Although the data is available, it's not currently in an easily computable form, and I don't currently have the time and energy to extract it. I'll update this once the data on all pageviews since September 2014 is available on stats.grok.se or a similar platform.
The following are some other hypotheses for the pageview decline:
- Google's Knowledge Graph: This is the hypothesis raised in Wikipediocracy, the Daily Dot, and the Register. The Knowledge Graph was introduced in 2012. Through 2013, Google rolled out snippets (called Knowledge Cards and Knowledge Panels) based on the Knowledge Graph in its search results. So if, for instance, you only wanted the birth date and nationality of a musician, Googling would show you that information right in the search results and you wouldn't need to click through to the Wikipedia page. I suspect that the Knowledge Graph played some role in the decline for colors seen between March 2013 and June 2014. On the other hand, many of the pages that saw a decline don't have any search snippets based on the Knowledge Graph, and therefore the decline for those pages cannot be explained this way.

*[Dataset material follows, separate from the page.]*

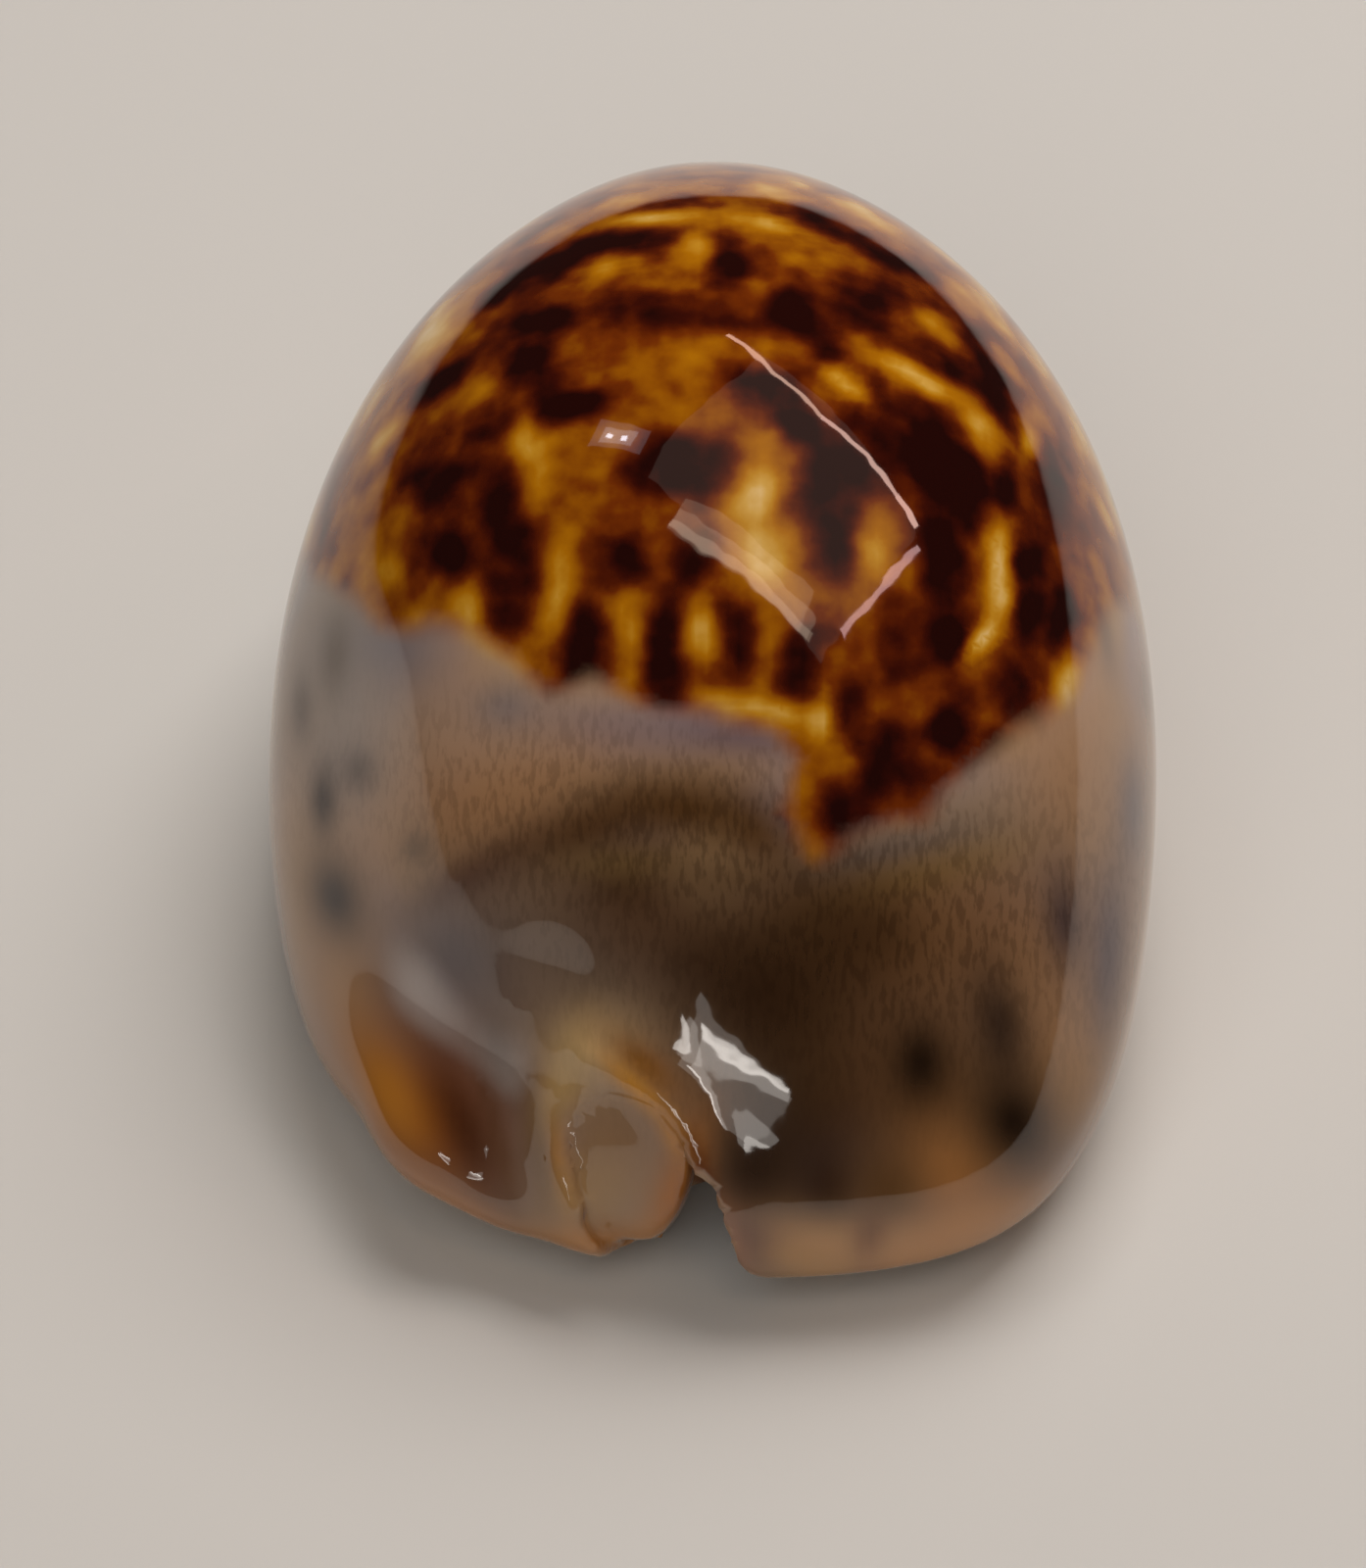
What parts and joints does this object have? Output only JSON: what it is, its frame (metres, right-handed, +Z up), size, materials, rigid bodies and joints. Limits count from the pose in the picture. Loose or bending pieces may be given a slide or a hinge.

- Other means of accessing Wikipedia's knowledge that don't involve viewing it directly: For instance, Apple's Siri tool uses data from Wikipedia, and people making queries to this tool may get information from Wikipedia without hitting the encyclopedia. The usage of such tools has increased greatly starting in late 2012. Siri itself was released with the third generation iPad in September 2012 and became part of the iPhone released the next month. Since then, it has shipped with all of Apple's mobile devices and tablets.
- Substitution away from Wikipedia to other pages that are becoming more search-optimized and growing in number: For many topics, Wikipedia may have been clearly the best information source a few years back (as judged by Google), but the growth of niche information sources, as well as better search methods, have displaced it from its undisputed leadership position. I think there's a lot of truth to this, but it's hard to quantify.
- Substitution away from coarser, broader pages to finer, narrower pages within Wikipedia: While this cannot directly explain an overall decline in pageviews, it can explain a decline in pageviews for particular kinds of pages. Indeed, I suspect that this is partly what's going on with the early decline of pageviews (e.g., the decline in pageviews of countries and continents starting around 2010, as people go directly to specialized articles related to the particular aspects of those countries or continents they are interested in).
- Substitution to Internet use in other languages: This hypothesis doesn't seem borne out by the simultaneous decline in pageviews for the English, French, and Spanish Wikipedia, as documented for the color pages.
It's still a mystery
I'd like to close by noting that the pageview decline is still very much a mystery as far as I am concerned. I hope I've convinced you that (a) the mystery is genuine, (b) it's important, and (c) although the shift to mobile is probably the most likely explanation, we don't yet have clear evidence. I'm interested in hearing whether people have alternative explanations, and/or whether they have more compelling arguments for some of the explanations proffered here.